Genevieve Decuir response
Mrs. Decuir, wife of former Marksville City Councilman Dennis Decuir, said she came back from her trip on Feb. 29. She spent 10 days in Belgium, bringing her father home after his visit with her in Marksville.
Upon hearing of the attack, she found a Facebook site and determined that all of her family and friends were safe.
“Thank goodness for Facebook,” she said. “It allowed me to check to see if everyone was okay.
“I called my brother and talked with Dad,” she continued. “Everyone was scared, but they went on with living.”
She said she recognized every place that was shown in the news reports.
Her family lives outside of Brussels.

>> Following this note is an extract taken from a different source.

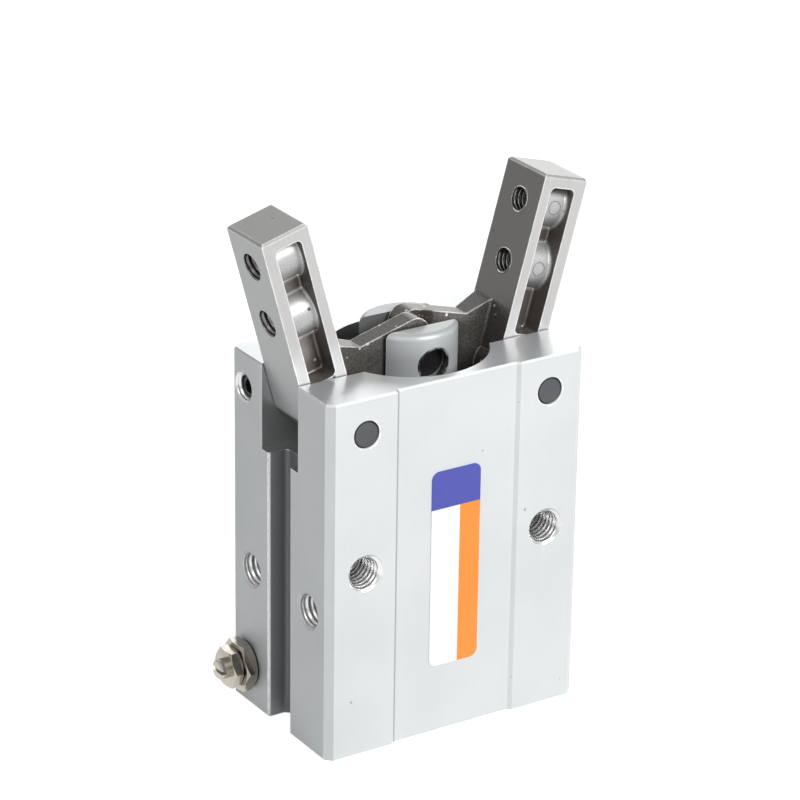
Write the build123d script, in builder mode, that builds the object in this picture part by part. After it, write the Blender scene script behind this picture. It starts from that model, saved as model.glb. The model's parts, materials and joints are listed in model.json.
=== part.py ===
from build123d import *
import math
import os

# Pneumatic angular gripper, millimetres.
# X runs along the wide faces, -Y is the labelled front, +Z is up.
# The origin is the centre of the base face, on the axis of the bore.
# Everything is drawn with the fingers open, which is the rest pose.

# Body
body_width = 42.0
body_depth = 26.4
corner_chamfer = 1.05
edge_break = 0.25
panel_width = 19.2
panel_depth = 0.45
panel_slope = 0.6
groove_width = 5.6
groove_depth = 3.2
groove_round = 0.8
groove_lip = 0.35
slot_width = 9.8
slot_depth = 12.7
slot_edge = 0.2
throat_diameter = 22.8
throat_depth = 17.1
bore_diameter = 20.0
gland_length = 7.5
cap_seat_diameter = 22.0
pilot_depth = 1.8

# Threads and screws of the body
port_thread = 5.0
port_depth = 5.0
port_height = 21.4
port_inset = 5.45
mount_thread = 5.0
mount_depth = 6.0
mount_core = 4.2
mount_spacing = 30.0
mount_height = 28.0
base_thread = 4.0
base_thread_depth = 6.0
base_thread_spacing = 28.0
thread_chamfer = 0.3
passage_diameter = 1.6
closing_passage_shift = 1.45
closing_passage_inset = 1.0
closing_passage_reach = 7.0
closing_passage_side = 4.6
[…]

While there was a tense atmosphere in the large city, it was more peaceful and relaxed in the countryside, Mrs. Decuir said. There was also no military presence.

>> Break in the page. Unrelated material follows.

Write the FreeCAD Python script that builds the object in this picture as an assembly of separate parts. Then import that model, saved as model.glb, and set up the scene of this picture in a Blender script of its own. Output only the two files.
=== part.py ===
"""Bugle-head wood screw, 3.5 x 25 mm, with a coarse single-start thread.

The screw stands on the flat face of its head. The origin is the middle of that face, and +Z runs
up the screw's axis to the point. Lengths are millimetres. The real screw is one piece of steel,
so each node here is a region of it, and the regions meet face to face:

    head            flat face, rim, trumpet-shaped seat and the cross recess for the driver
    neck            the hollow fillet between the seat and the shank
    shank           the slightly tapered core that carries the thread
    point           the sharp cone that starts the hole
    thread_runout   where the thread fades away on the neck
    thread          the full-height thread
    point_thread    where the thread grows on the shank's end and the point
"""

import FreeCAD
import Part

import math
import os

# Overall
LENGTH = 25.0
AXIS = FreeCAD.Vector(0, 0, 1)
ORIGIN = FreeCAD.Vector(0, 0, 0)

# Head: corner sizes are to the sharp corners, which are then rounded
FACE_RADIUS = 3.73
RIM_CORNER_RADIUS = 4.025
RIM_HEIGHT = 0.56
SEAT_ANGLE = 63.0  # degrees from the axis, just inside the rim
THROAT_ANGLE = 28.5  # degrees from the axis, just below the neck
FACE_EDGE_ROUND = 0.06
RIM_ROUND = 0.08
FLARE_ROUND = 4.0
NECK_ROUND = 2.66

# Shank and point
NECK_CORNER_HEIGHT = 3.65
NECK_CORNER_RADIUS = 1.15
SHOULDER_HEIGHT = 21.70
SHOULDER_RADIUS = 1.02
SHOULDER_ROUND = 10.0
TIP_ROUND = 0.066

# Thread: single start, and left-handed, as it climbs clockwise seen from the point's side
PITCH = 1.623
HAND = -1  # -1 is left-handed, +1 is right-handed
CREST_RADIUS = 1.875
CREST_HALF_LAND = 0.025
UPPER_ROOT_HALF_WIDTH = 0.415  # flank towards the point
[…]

“As bad as this was, we have to thank God because it could have been a lot worse,” she said. The bombs were at areas near ticket booths. Once a person gets beyond the ticket booths, security is too tight to have allowed an attack to occur."
Many more could have been killed and injured in the attacks, including from the third airport bomb that did not detonate.
Mrs. Decuir does not know if this attack will change how the Belgian people live their lives.
“People will be more careful,” she said, “but I believe that even if they are scared, they won’t let that stop them from living their lives. For example, I had my birthday and if we had stayed home and done nothing, then ISIS would win. The Belgian people will not let that happen.”
Mrs. Decuir was born in Africa, where her father was working. The family moved to Belgium when she was 13.
She came to Marksville in 1977 as an exchange student for five weeks. She lived with Richard and Margaret Dupuy, her future husband’s cousins. “That’s when I met Dennis,” she said.
He visited her in Belgium after that and in 1980 the two were married.
Regine Guillot response
Mrs. Guillot said she is “concerned because I do not know what will happen next in Belgium.
“I called my sister as soon as I heard,” she said. “She said it was tragic and everyone is scared.”
Mrs. Guillot still has many family and friends in the Brussels area and all were well.
“I don’t know how this could happen,” she said. “The Brussels Airport was pretty tight in security. It has always been a safe airport.”
Mrs. Guillot came to Avoyelles Parish as a French teacher in the state CODOFIL program in 1981.
She met and married Marvin Guillot in 1984. She left the CODOFIL program, obtained her teaching degree from LSU and taught for over 26 years in Avoyelles public schools. She has also taught in the parish’s parochial schools, teaching at St. Joseph High School, where her husband also teaches.
“My main concern is for the safety of those people,” Mrs. Guillot continued. “Every country has to do something about their security so this cannot happen again.
“I am not wise enough to find a solution to this problem,” she said, “but something has to be done so people can be safe. This has to stop.”
Carol Moncla Campbell Response
Moncla native Carol Moncla Campbell and her family lived in Belgium for nine years, from 1975-84. She taught at a school in Brussels. The family lived outside of Brussels, in the town of Waterloo -- site of Napoleon’s final battle. The family returned to Moncla in 1984.
“I’m just grateful that we lived there when we did,” Mrs. Campbell said. “It was so beautiful and peaceful. You could walk the streets without fear. We’ve been back many times since, and I would not feel comfortable there now.”
Mrs. Campbell said she and her children recognize the sites in the news reports.
“This news has affected me and all of the kids,” she said, choking back tears. “It was our home for so many years. It is such a tragedy. I hope they can regroup and bring the city back to its former beauty and safety.”
Mrs. Campbell said she immediately emailed her friends in Belgium. Everyone was okay.
“A friend who lives near the airport says the city is more secure now than ever before,” she said. “She said there are police on every corner and people have to show their IDs everywhere.”
She said her family was in the Brussels Airport twice a year, when they would travel to visit family in Moncla.
“We recognized the terminal,” she said. “It was so familiar, but to see it so destroyed is so sad.”